** start RAW DATA **

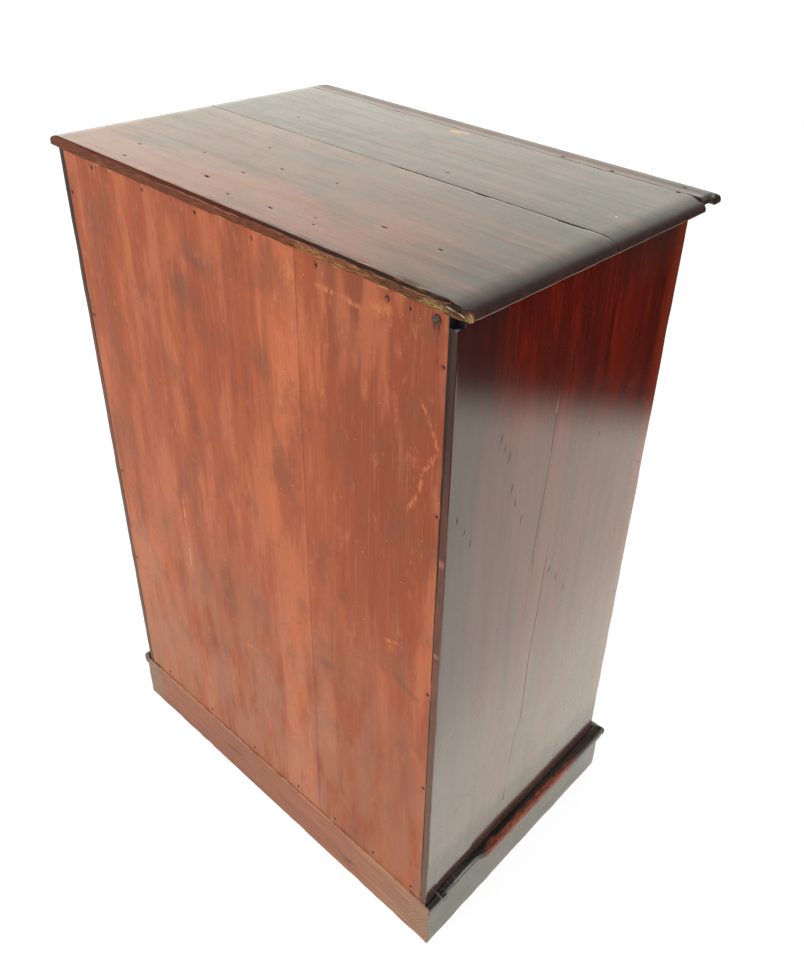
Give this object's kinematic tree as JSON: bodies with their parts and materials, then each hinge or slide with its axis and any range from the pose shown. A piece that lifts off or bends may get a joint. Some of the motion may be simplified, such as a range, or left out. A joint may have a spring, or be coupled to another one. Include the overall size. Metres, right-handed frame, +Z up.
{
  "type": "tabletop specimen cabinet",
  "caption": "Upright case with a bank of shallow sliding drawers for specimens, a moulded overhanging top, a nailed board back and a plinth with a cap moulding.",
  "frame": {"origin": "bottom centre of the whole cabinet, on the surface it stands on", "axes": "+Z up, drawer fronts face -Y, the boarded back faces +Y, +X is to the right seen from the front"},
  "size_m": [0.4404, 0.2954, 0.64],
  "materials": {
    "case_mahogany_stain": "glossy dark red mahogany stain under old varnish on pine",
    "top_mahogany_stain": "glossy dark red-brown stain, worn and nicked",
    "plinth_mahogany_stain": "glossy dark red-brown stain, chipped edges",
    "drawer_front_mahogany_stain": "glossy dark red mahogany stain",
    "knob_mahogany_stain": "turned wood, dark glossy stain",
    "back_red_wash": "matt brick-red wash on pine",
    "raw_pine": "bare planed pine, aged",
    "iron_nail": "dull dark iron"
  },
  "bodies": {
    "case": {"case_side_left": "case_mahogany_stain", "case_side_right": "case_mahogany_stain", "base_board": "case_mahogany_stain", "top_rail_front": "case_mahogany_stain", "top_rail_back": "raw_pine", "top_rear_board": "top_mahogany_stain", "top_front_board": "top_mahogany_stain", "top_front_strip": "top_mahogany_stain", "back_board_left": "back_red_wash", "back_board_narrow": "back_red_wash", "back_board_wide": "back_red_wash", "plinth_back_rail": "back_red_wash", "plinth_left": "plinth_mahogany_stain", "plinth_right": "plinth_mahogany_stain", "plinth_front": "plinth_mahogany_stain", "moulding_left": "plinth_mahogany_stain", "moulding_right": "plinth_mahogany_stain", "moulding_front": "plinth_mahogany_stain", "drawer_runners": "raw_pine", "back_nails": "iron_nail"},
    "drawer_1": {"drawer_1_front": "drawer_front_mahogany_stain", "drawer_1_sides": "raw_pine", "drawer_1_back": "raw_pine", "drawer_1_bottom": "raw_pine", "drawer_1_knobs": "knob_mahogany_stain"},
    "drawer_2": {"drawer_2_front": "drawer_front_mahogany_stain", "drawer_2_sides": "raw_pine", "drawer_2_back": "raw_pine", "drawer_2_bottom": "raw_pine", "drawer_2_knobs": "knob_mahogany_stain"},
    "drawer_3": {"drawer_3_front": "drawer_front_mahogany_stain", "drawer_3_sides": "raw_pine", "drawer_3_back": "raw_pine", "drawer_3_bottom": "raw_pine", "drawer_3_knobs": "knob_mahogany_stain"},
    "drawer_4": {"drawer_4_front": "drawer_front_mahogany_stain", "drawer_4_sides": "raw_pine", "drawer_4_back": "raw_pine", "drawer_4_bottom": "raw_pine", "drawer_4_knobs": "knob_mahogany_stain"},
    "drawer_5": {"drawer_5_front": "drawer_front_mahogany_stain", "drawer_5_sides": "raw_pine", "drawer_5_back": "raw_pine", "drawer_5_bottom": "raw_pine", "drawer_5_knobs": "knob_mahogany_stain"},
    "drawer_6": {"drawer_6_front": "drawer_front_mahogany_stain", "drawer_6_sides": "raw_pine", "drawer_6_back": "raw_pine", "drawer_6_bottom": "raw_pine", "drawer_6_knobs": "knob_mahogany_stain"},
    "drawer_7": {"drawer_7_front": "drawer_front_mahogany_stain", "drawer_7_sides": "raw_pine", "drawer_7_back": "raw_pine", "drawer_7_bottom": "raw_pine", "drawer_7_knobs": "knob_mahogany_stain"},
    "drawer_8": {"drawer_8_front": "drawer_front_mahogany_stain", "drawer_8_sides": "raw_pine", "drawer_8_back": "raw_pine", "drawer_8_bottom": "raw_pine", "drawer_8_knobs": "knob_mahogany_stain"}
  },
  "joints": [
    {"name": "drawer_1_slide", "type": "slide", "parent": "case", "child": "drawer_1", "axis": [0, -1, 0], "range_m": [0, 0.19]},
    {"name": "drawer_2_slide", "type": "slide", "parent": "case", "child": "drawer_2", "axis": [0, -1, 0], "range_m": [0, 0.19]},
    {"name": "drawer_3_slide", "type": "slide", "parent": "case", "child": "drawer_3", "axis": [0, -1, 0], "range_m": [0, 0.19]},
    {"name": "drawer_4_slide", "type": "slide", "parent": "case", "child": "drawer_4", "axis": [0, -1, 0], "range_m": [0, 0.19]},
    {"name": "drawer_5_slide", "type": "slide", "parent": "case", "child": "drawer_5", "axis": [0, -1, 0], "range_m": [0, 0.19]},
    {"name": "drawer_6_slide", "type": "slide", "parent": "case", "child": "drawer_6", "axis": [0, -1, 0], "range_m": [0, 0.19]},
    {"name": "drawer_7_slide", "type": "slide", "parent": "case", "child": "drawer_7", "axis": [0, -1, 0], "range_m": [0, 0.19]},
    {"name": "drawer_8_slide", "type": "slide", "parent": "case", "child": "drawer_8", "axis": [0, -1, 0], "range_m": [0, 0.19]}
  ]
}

** end RAW DATA **

DESCRIPTION OF THE TASK
Reproduce the material exactly, with every line intact.

THE OUTPUT
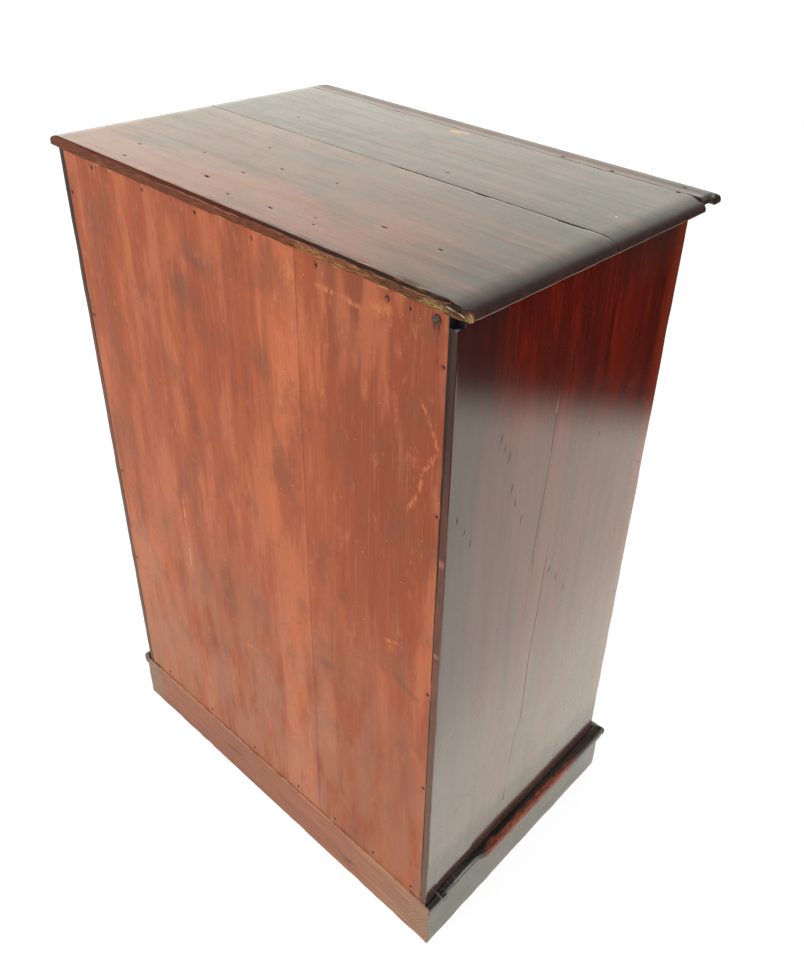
Give this object's kinematic tree as JSON: bodies with their parts and materials, then each hinge or slide with its axis and any range from the pose shown. A piece that lifts off or bends may get a joint. Some of the motion may be simplified, such as a range, or left out. A joint may have a spring, or be coupled to another one. Include the overall size. Metres, right-handed frame, +Z up.
{
  "type": "tabletop specimen cabinet",
  "caption": "Upright case with a bank of shallow sliding drawers for specimens, a moulded overhanging top, a nailed board back and a plinth with a cap moulding.",
  "frame": {"origin": "bottom centre of the whole cabinet, on the surface it stands on", "axes": "+Z up, drawer fronts face -Y, the boarded back faces +Y, +X is to the right seen from the front"},
  "size_m": [0.4404, 0.2954, 0.64],
  "materials": {
    "case_mahogany_stain": "glossy dark red mahogany stain under old varnish on pine",
    "top_mahogany_stain": "glossy dark red-brown stain, worn and nicked",
    "plinth_mahogany_stain": "glossy dark red-brown stain, chipped edges",
    "drawer_front_mahogany_stain": "glossy dark red mahogany stain",
    "knob_mahogany_stain": "turned wood, dark glossy stain",
    "back_red_wash": "matt brick-red wash on pine",
    "raw_pine": "bare planed pine, aged",
    "iron_nail": "dull dark iron"
  },
  "bodies": {
    "case": {"case_side_left": "case_mahogany_stain", "case_side_right": "case_mahogany_stain", "base_board": "case_mahogany_stain", "top_rail_front": "case_mahogany_stain", "top_rail_back": "raw_pine", "top_rear_board": "top_mahogany_stain", "top_front_board": "top_mahogany_stain", "top_front_strip": "top_mahogany_stain", "back_board_left": "back_red_wash", "back_board_narrow": "back_red_wash", "back_board_wide": "back_red_wash", "plinth_back_rail": "back_red_wash", "plinth_left": "plinth_mahogany_stain", "plinth_right": "plinth_mahogany_stain", "plinth_front": "plinth_mahogany_stain", "moulding_left": "plinth_mahogany_stain", "moulding_right": "plinth_mahogany_stain", "moulding_front": "plinth_mahogany_stain", "drawer_runners": "raw_pine", "back_nails": "iron_nail"},
    "drawer_1": {"drawer_1_front": "drawer_front_mahogany_stain", "drawer_1_sides": "raw_pine", "drawer_1_back": "raw_pine", "drawer_1_bottom": "raw_pine", "drawer_1_knobs": "knob_mahogany_stain"},
    "drawer_2": {"drawer_2_front": "drawer_front_mahogany_stain", "drawer_2_sides": "raw_pine", "drawer_2_back": "raw_pine", "drawer_2_bottom": "raw_pine", "drawer_2_knobs": "knob_mahogany_stain"},
    "drawer_3": {"drawer_3_front": "drawer_front_mahogany_stain", "drawer_3_sides": "raw_pine", "drawer_3_back": "raw_pine", "drawer_3_bottom": "raw_pine", "drawer_3_knobs": "knob_mahogany_stain"},
    "drawer_4": {"drawer_4_front": "drawer_front_mahogany_stain", "drawer_4_sides": "raw_pine", "drawer_4_back": "raw_pine", "drawer_4_bottom": "raw_pine", "drawer_4_knobs": "knob_mahogany_stain"},
    "drawer_5": {"drawer_5_front": "drawer_front_mahogany_stain", "drawer_5_sides": "raw_pine", "drawer_5_back": "raw_pine", "drawer_5_bottom": "raw_pine", "drawer_5_knobs": "knob_mahogany_stain"},
    "drawer_6": {"drawer_6_front": "drawer_front_mahogany_stain", "drawer_6_sides": "raw_pine", "drawer_6_back": "raw_pine", "drawer_6_bottom": "raw_pine", "drawer_6_knobs": "knob_mahogany_stain"},
    "drawer_7": {"drawer_7_front": "drawer_front_mahogany_stain", "drawer_7_sides": "raw_pine", "drawer_7_back": "raw_pine", "drawer_7_bottom": "raw_pine", "drawer_7_knobs": "knob_mahogany_stain"},
    "drawer_8": {"drawer_8_front": "drawer_front_mahogany_stain", "drawer_8_sides": "raw_pine", "drawer_8_back": "raw_pine", "drawer_8_bottom": "raw_pine", "drawer_8_knobs": "knob_mahogany_stain"}
  },
  "joints": [
    {"name": "drawer_1_slide", "type": "slide", "parent": "case", "child": "drawer_1", "axis": [0, -1, 0], "range_m": [0, 0.19]},
    {"name": "drawer_2_slide", "type": "slide", "parent": "case", "child": "drawer_2", "axis": [0, -1, 0], "range_m": [0, 0.19]},
    {"name": "drawer_3_slide", "type": "slide", "parent": "case", "child": "drawer_3", "axis": [0, -1, 0], "range_m": [0, 0.19]},
    {"name": "drawer_4_slide", "type": "slide", "parent": "case", "child": "drawer_4", "axis": [0, -1, 0], "range_m": [0, 0.19]},
    {"name": "drawer_5_slide", "type": "slide", "parent": "case", "child": "drawer_5", "axis": [0, -1, 0], "range_m": [0, 0.19]},
    {"name": "drawer_6_slide", "type": "slide", "parent": "case", "child": "drawer_6", "axis": [0, -1, 0], "range_m": [0, 0.19]},
    {"name": "drawer_7_slide", "type": "slide", "parent": "case", "child": "drawer_7", "axis": [0, -1, 0], "range_m": [0, 0.19]},
    {"name": "drawer_8_slide", "type": "slide", "parent": "case", "child": "drawer_8", "axis": [0, -1, 0], "range_m": [0, 0.19]}
  ]
}